>> Start RECORDS FOR THE TASK

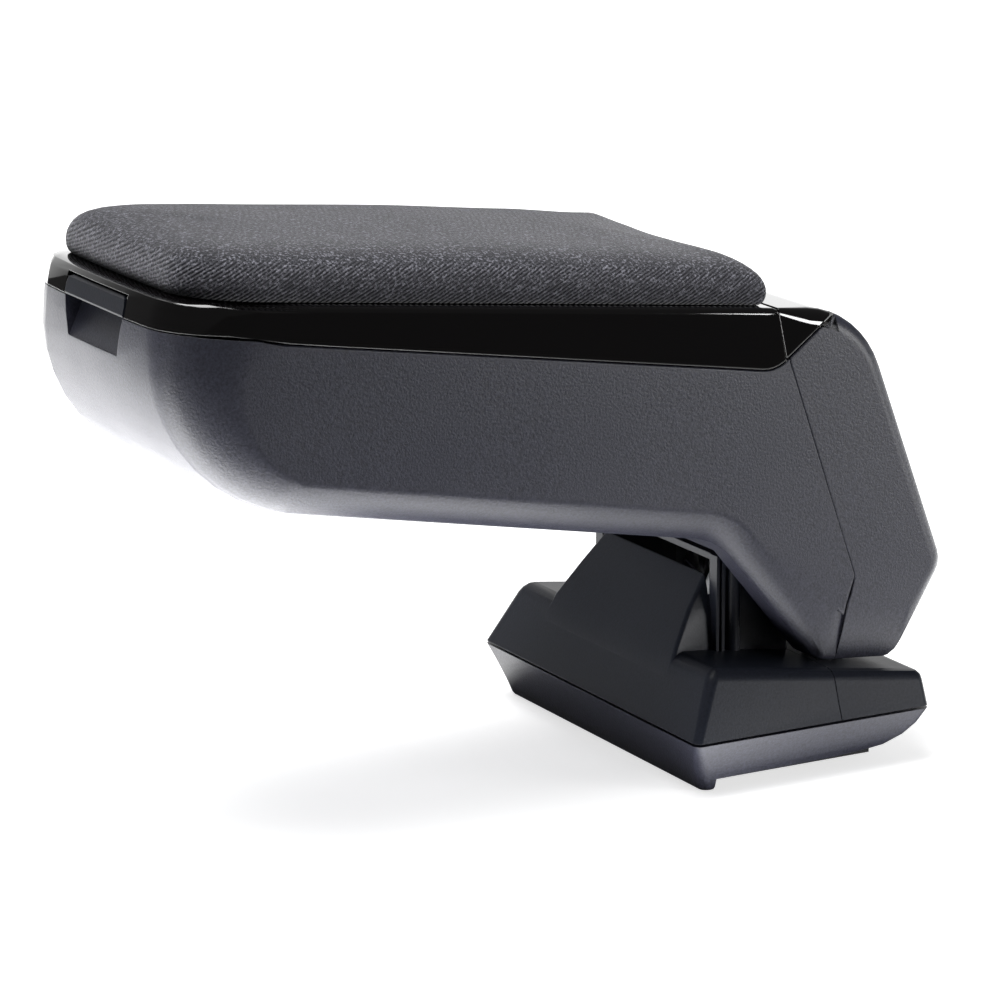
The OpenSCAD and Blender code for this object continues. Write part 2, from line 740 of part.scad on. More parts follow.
cover_in_high = concat(
    [for (i = [9, 12, 18, 24]) back_station(back_arc[i], arm_wall)],
    [for (i = [1 : 3]) back_station(kink_arc[i], arm_wall)],
    [station(shin_in, left(shin_dir) * -back_inset, back_drop, 2),
        open_station(heel_in[0], 10)]);

// Slots for the steel ears as the arm tips back, and tongues that clip into the leg
ear_slot_gap = 0.8;
ear_slot_top = 8;
tongue_y = half_w(-30) - arm_wall - 3.1;

module rear_cover() {
    color(grey)
        arm_frame() {
            difference() {
                difference() {
                    shell_block(cover_low, cover_high);
                    shell_block(cover_in_low, cover_in_high, arm_wall);
                }
                both_sides()
                    block([-30, ear_y - ear_slot_gap, -past], [past * 2, ear_y + steel_t + ear_slot_gap, ear_slot_top]);
            }
            both_sides() {
                block([-34, tongue_y, 41], [-18, tongue_y + 2.8, 49]);
                block([-24, tongue_y, 41], [-18, tongue_y + 4.5, 49]);
            }
        }
}

// The fixed gloss piece behind the lid, with the lugs that carry the lid's pins
lug_y = [38.3, 45.7];
pin_y = [lug_y[0] - 7.3, lug_y[1] + 9.3];
trim_front_high = [hinge[0] + 2.4, top_z];
trim_front_low = tail_low + [-0.8, 0];
trim_low = [for (f = [0, 0.33, 0.66, 0.97])
    station(mix(trim_front_low, tail_high, f) + [-0.2 * f, 0.2 * f], [-0.5, 0.5], seam_edge, 2)];
trim_high = concat([station(trim_front_high, [0, -2.5], 2.5, 2)],
    [for (i = [0, 3, 6]) back_station(back_arc[i])]);

module rear_trim() {
    color(gloss)
        arm_frame()
            difference() {
                union() {
                    shell_block(trim_low, trim_high);
                    both_sides() {
                        bar_y(hinge[0], hinge[1], barrel_r, lug_y[0], lug_y[1]);
                        side_plate([hinge + [-0.2, 0.6], hinge + [6, 0], hinge + [5, -2.4], hinge + [0.5, -2.4]],
                            lug_y[0], lug_y[1]);
                    }
                }
                bar_y(hinge[0], hinge[1], pin_r + run_gap, -lug_y[1] - 1, lug_y[1] + 1);
            }
}

// Steel plates, bushes and stops inside the leg
module hinge_plates() {
    color(steel)
        arm_frame()
            both_sides()
                translate([0, slot_half + cheek_t + steel_t, 0])
                    rotate([90, 0, 0])
                        linear_extrude(steel_t)
                            difference() {
                                hull() {
                                    circle(r = 11, $fn = 48);
                                    translate(plate_screw_at[0])
                                        circle(r = 8, $fn = 32);
                                    translate(plate_screw_at[1])
                                        circle(r = 8, $fn = 32);
                                }
                                circle(r = 8, $fn = 48);
                                for (p = plate_screw_at)
                                    translate(p)
                                        circle(r = plate_screw_r + 0.1, $fn = 32);
                            }
}

module plate_screws() {
    color(steel)
        arm_frame()
            both_sides()
                for (p = plate_screw_at)
                    translate([p[0], slot_half + cheek_t + steel_t, p[1]])
                        rotate([-90, 0, 0])
                            pan_screw(plate_screw_r, cheek_t + steel_t);
}

module pivot_bushes() {
    color(rubber)
        arm_frame()
            both_sides()
                difference() {
                    union() {
                        bar_y(0, 0, 8, bush_in, bush_out);
                        bar_y(0, 0, 11, bush_in, slot_half + cheek_t);
                    }
                    bar_y(0, 0, axle_r + run_gap, bush_in - 1, bush_out + 1);
                }
}

module rest_pads() {
    color(rubber)
        arm_frame()
            both_sides()
                block([beam_x[0] + 1, hood_half_high - 16.5, hood_top + body_gap],
                    [beam_x[1] - 1, hood_half_high - 2.5, beam_low]);
}

// Mat on the floor of the box
mat_a = chin_arc[chin_steps][0] + chin_arc[chin_steps][1] * arm_wall;
mat_b = [box_rear, belly_z(box_rear) + box_floor_t];
mat_half = half_w(front) - arm_wall - bevel_drop - 3.6;
module box_mat() {
    low = [mix(mat_a, mat_b, 0.02), mix(mat_a, mat_b, 0.98)];
    color(rubber)
        arm_frame()
            side_plate([low[0] + [0, 0.02], low[0] + [0, 1.6], low[1] + [0, 1.6], low[1] + [0, 0.02]],
                -mat_half, mat_half);
}

// Sprung strike with a bead that the latch's nose sits under
leaf_x = front + 16.5;
bead_z = 104;
module latch_strike() {
    color(steel)
        arm_frame()
            difference() {
                union() {
                    block([strike_face, -13, strike_low + 1], [strike_face + 1.2, 13, strike_low + 13.2]);
                    block([strike_face, -9, strike_low + 12], [leaf_x + 1, 9, strike_low + 13.2]);
                    block([leaf_x, -9, strike_low + 12], [leaf_x + 1, 9, bead_z + 2]);
                    bar_y(leaf_x + 0.3, bead_z, 1.3, -9, 9);
                }
                both_sides()
                    translate([strike_face - 1, strike_screw_y, strike_screw_z])
                        rotate([0, 90, 0])
                            cylinder(h = 5, r = small_screw_r + 0.1, $fn = 32);
            }
}

module strike_screws() {
    color(steel)
        arm_frame()
            both_sides()
                translate([strike_face + 1.2, strike_screw_y, strike_screw_z])
                    rotate([0, 90, 0])
                        pan_screw(small_screw_r, 6);
}

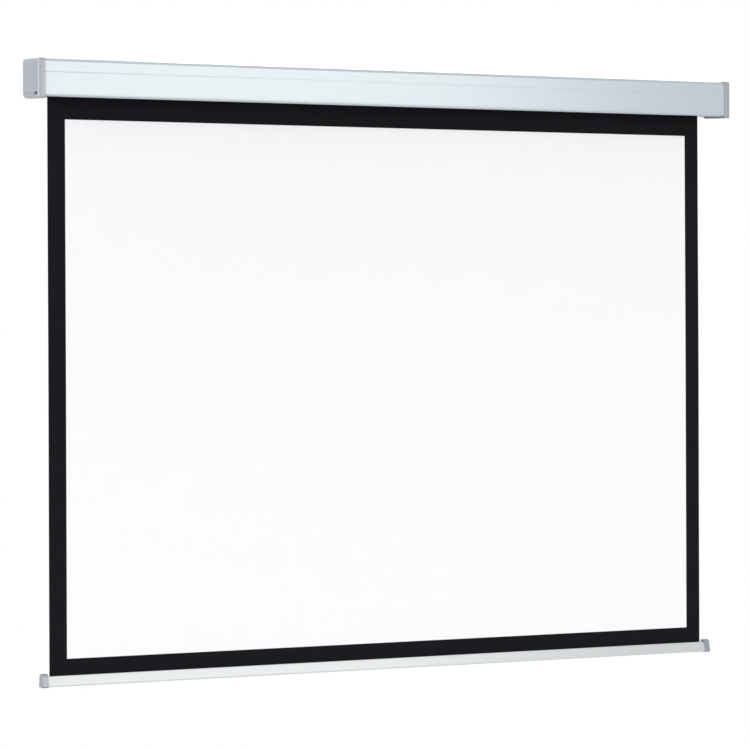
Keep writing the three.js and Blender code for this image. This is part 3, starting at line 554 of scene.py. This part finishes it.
def studio_world():
    """White where it is seen or mirrored, and a dimmer cool white where it lights."""
    world = bpy.data.worlds.new("studio_world")
    world.use_nodes = True
    tree = world.node_tree
    tree.nodes.clear()
    ray = add(tree, "LightPath", {})
    mirrored = add(tree, "Math", {"operation": "MAXIMUM"}, {
        0: ray.outputs["Is Glossy Ray"], 1: ray.outputs["Is Transmission Ray"]})
    shown = add(tree, "Math", {"operation": "MAXIMUM"}, {
        0: ray.outputs["Is Camera Ray"], 1: mirrored.outputs[0]})
    white = add(tree, "Background", {"Color": WHITE, "Strength": 1})
    ambient = add(tree, "Background", {"Color": AMBIENT_TINT, "Strength": AMBIENT_STRENGTH})
    mixed = add(tree, "MixShader", {}, {0: shown.outputs[0], 1: ambient.outputs[0], 2: white.outputs[0]})
    add(tree, "OutputWorld", {}, {"Surface": mixed.outputs[0]})
    bpy.context.scene.world = world


def softbox(name, place, aim, size, radiance, tint):
    """A rectangular lamp that no camera sees. Its power follows from its radiance and area."""
    lamp = bpy.data.lights.new(name, "AREA")
    lamp.shape = "RECTANGLE"
    lamp.size, lamp.size_y = size
    lamp.energy = radiance * math.pi * size[0] * size[1]
    lamp.color = tint
    box = bpy.data.objects.new(name, lamp)
    box.location = place
    box.rotation_euler = (Vector(aim) - Vector(place)).to_track_quat("-Z", "Y").to_euler()
    box.visible_camera = False
    bpy.context.scene.collection.objects.link(box)


# Each lamp's place, the point at which it aims, its width and height, its radiance and its tint
SOFTBOXES = {
    "upper_front_softbox": ((1.4, -5.2, 0.55), (0.3, 0, 0), (3.3, 1.6), 4.7, (1, 0.985, 0.968)),
    "lower_front_softbox": ((1.5, -5.2, -1.85), (0.3, 0, -1.3), (3.3, 1.4), 4.34, (1, 0.985, 0.965)),
    "high_front_softbox": ((1.2, -3.6, 2.6), (0.4, 0, 0), (1.6, 1), 1.7, (1, 1, 1)),
    "left_softbox": ((-5, -1.1, 0.1), (-0.6, 0, -0.5), (3.6, 3.2), 4, (1, 1, 1)),
    "overhead_softbox": ((-1.6, 0.5, 2.9), (0, 0.1, 0), (2.4, 2), 2.6, (1, 1, 1)),
    "rear_softbox": ((2.5, 4.5, 1), (0, 0, -0.5), (2.4, 2.4), 5, (1, 1, 1)),
}

studio_floor()
studio_world()
for name, settings in SOFTBOXES.items():
    softbox(name, *settings)

bpy.context.scene.view_settings.view_transform = "Standard"
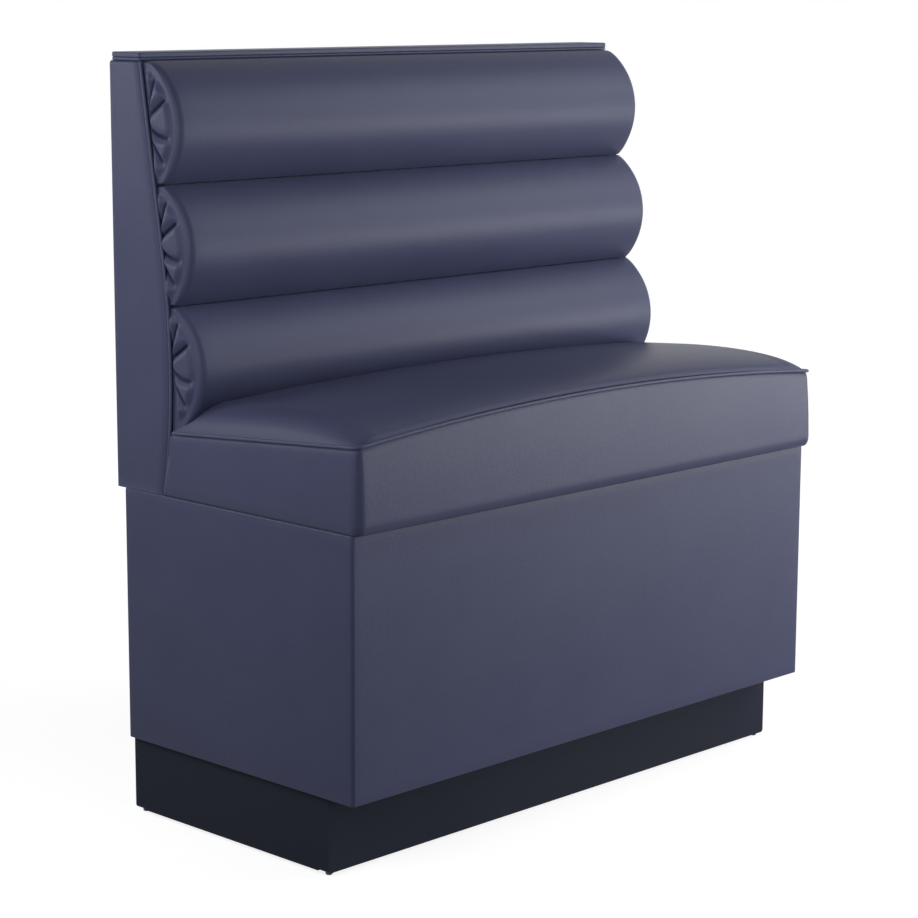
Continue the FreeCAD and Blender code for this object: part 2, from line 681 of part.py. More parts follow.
def end_blank(inset, outer, inner):
    """The end panel's form behind the piping, between two planes across the booth."""
    edges, foot, corner = end_edge(s.welt_room + inset, inset)
    rear = s.back_rear - inset
    spots = [corner, Vector(0, rear, corner.z), Vector(0, rear, s.base_top), foot]
    for start, end in zip(spots, spots[1:]):
        edges.append(Part.LineSegment(start, end).toShape())
    face = Part.Face(Part.Wire(Part.__sortEdges__(edges)))
    face.translate(Vector(outer, 0, 0))
    return face.extrude(Vector(inner - outer, 0, 0))


def roll_room():
    """The room in front of the end panels' boards that the rolls' ends take."""
    room = Part.makeBox(2 * s.pad_in, s.waist_depth, 2 * s.back_height,
                        Vector(-s.pad_in, 0, 0))
    room.translate(Vector(0, -s.waist_depth, 0))
    room.rotate(Vector(0, 0, 0), Vector(1, 0, 0), -s.roll_rake)
    behind = s.roll_stem + s.fit_gap
    room.translate(Vector(0, s.foot_valley + behind * s.rake_cos, s.foot_level - behind * s.rake_sin))
    return room


def end_cover(sign):
    """Foam and vinyl round an end panel, open on the side of the rolls."""
    outer, inner = sign * s.half_width, sign * s.back_in
    form = end_blank(0, outer, inner)
    chosen = []
    for edge in form.Edges:
        box = edge.BoundBox
        on_outside = abs(box.XMin - outer) + abs(box.XMax - outer) < s.fit_gap
        if on_outside and box.ZMax > s.base_top + s.fit_gap and box.YMin < s.back_rear:
            chosen.append(edge)
    form = form.makeFillet(s.end_edge_round, chosen)
    return form.cut(end_blank(s.end_pad, sign * s.pad_in, inner)).cut(roll_room())


def bracket_place(sign):
    """Where a bracket stands on the bottom rail, against an end panel."""
    return Vector(sign * s.back_in, s.bottom_rail_middle, s.bottom_rail_top)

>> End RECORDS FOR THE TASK

Quote the records above exactly, from the first line through the line containing "tongue_y = half_w(-30) - arm_wall - 3.1;", and nothing more.

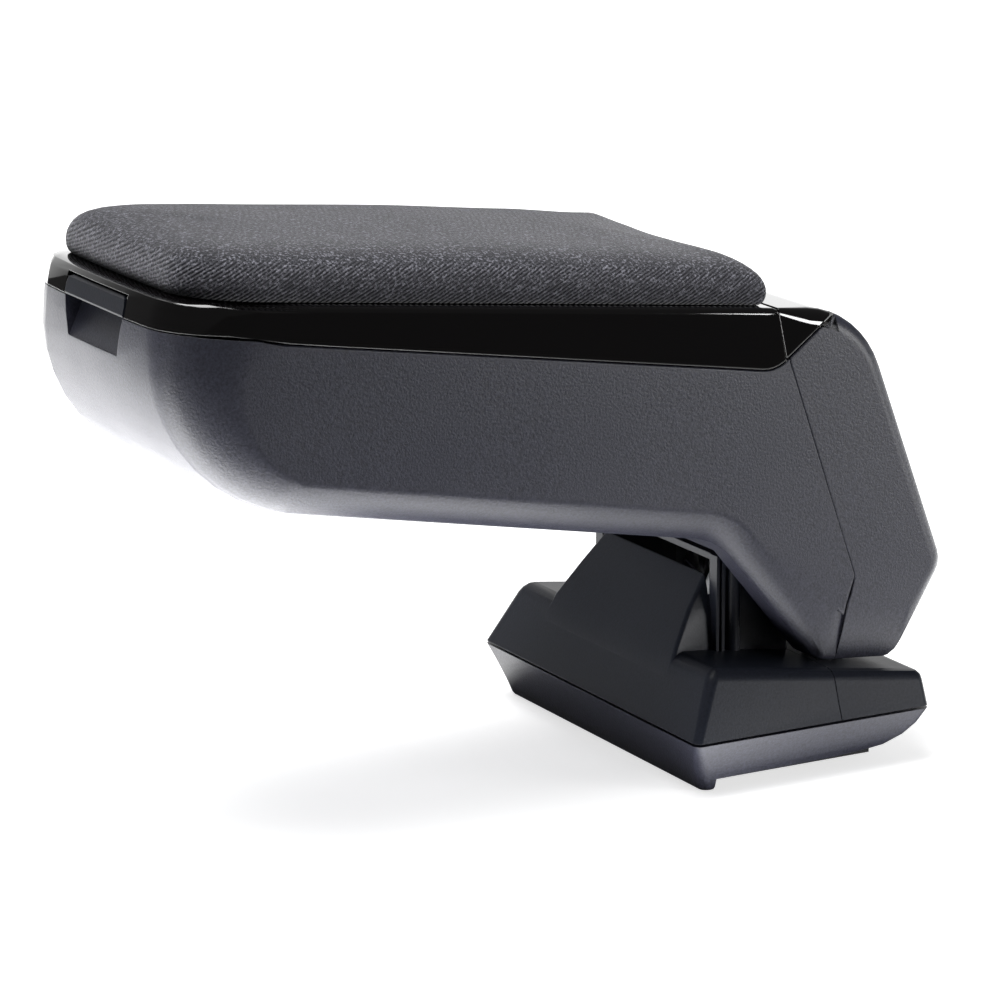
The OpenSCAD and Blender code for this object continues. Write part 2, from line 740 of part.scad on. More parts follow.
cover_in_high = concat(
    [for (i = [9, 12, 18, 24]) back_station(back_arc[i], arm_wall)],
    [for (i = [1 : 3]) back_station(kink_arc[i], arm_wall)],
    [station(shin_in, left(shin_dir) * -back_inset, back_drop, 2),
        open_station(heel_in[0], 10)]);

// Slots for the steel ears as the arm tips back, and tongues that clip into the leg
ear_slot_gap = 0.8;
ear_slot_top = 8;
tongue_y = half_w(-30) - arm_wall - 3.1;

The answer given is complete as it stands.